Stabilizziamo la scuola, “Mancheranno 9mila lavoratori a settembre”

A settembre in Toscana, tra personale Ata e docente, circa 9mila posti rimarranno scoperti (3.200 su Firenze), di cui circa 6mila già coperti da personale a tempo determinato (3mila su Firenze), più vanno contati i circa 2mila posti liberatisi per pensionamenti e Quota 100 (circa 400 su Firenze). Insomma, la scuola toscana vivrà una vera e propria condizione di emergenza.

Lo hanno ricordato oggi 12 marzo i lavoratori della scuola (dalla materna alle superiori) scesi in piazza per Stabilizziamo la scuola, giornata di mobilitazione nazionale di Flc Cgil, Cisl Scuola e Uil Scuola Rua per chiedere al governo di stabilizzare i precari (alla piattaforma si sono aggiunte anche le sigle sindacali Snals e Gilda). I sindacati chiedono “la stabilizzazione dei supplenti, un consistente piano di assunzioni dei docenti per coprire gli oltre 150mila posti liberi a livello nazionale che ci saranno dal primo settembre, una fase transitoria in cui stabilizzare il lavoro dei docenti già abilitati o con 3 anni di servizio, misure che risolvano in modo chiaro e definitivo i problemi generati dalla vertenza dei diplomati magistrali, la stabilizzazione nell’organico di diritto dei 56mila posti autorizzati tra organico di fatto e deroghe su sostegno su cui la scuola deve poter contare con continuità, appropriate misure volte a garantire a tutte le regioni del sud organici adeguati, con l’obiettivo di diffondere il modello pedagogico organizzativo del tempo pieno”.

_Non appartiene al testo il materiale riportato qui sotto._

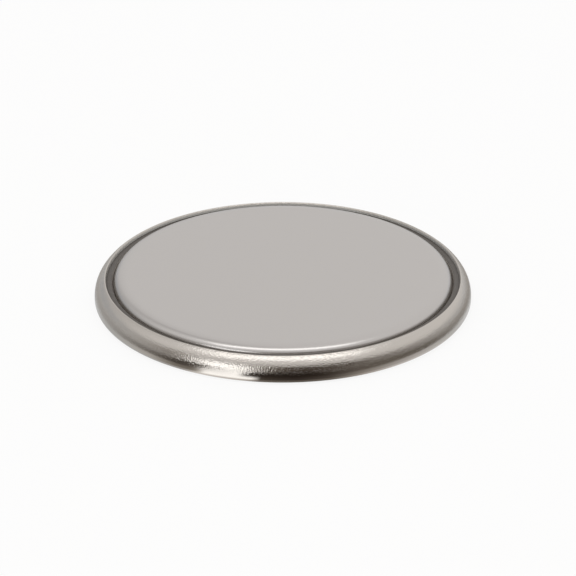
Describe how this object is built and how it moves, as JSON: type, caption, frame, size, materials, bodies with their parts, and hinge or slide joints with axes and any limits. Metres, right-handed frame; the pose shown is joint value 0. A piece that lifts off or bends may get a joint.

Sinistra Italiana sostiene, spiega Ettore Bucci, “la mobilitazione sindacale unitaria contro le autonomie differenziate nel comparto della scuola. Regionalizzare l’istruzione pubblica significa distruggere un sistema nazionale già afflitto da gravi squilibri tra aree territoriali. Come sottolineato dalla Cgil Pisa, questo è ‘il frutto di scelte politiche che già negli ultimi anni hanno più volte indebolito le condizioni di vita delle persone’. Invece è fondamentale investire a livello unitario per le assunzioni di personale docente e Ata, per uniformare al meglio il diritto agli studi. Noi diciamo no, pertanto, alla ‘secessione dei ricchi’, perché crediamo che tutto il Paese abbia il diritto di disporre di standard comuni alti rispetto ai servizi pubblici. Come per l’istruzione, anche in sanità, lavoro, ambiente e diritto alla salute c’è infatti un ruolo decisivo giocato dalla fiscalità generale (e non regionale) in favore dell’attuazione dei principi costituzionali: strumenti unitari sul territorio nazionale sono infatti la garanzia pratica della rimozione degli ostacoli materiali che pregiudicano la crescita delle libertà e dei diritti delle cittadine e dei cittadini. Come chiesto dal nostro segretario Nicola Fratoianni, è inoltre indispensabile che sia consentito alle Camere di entrare nel merito delle questioni: non è possibile che tali materie siano infatti oggetto di mera trattativa tra governo e amministrazioni regionali di Lombardia, Veneto, Emilia Romagna”.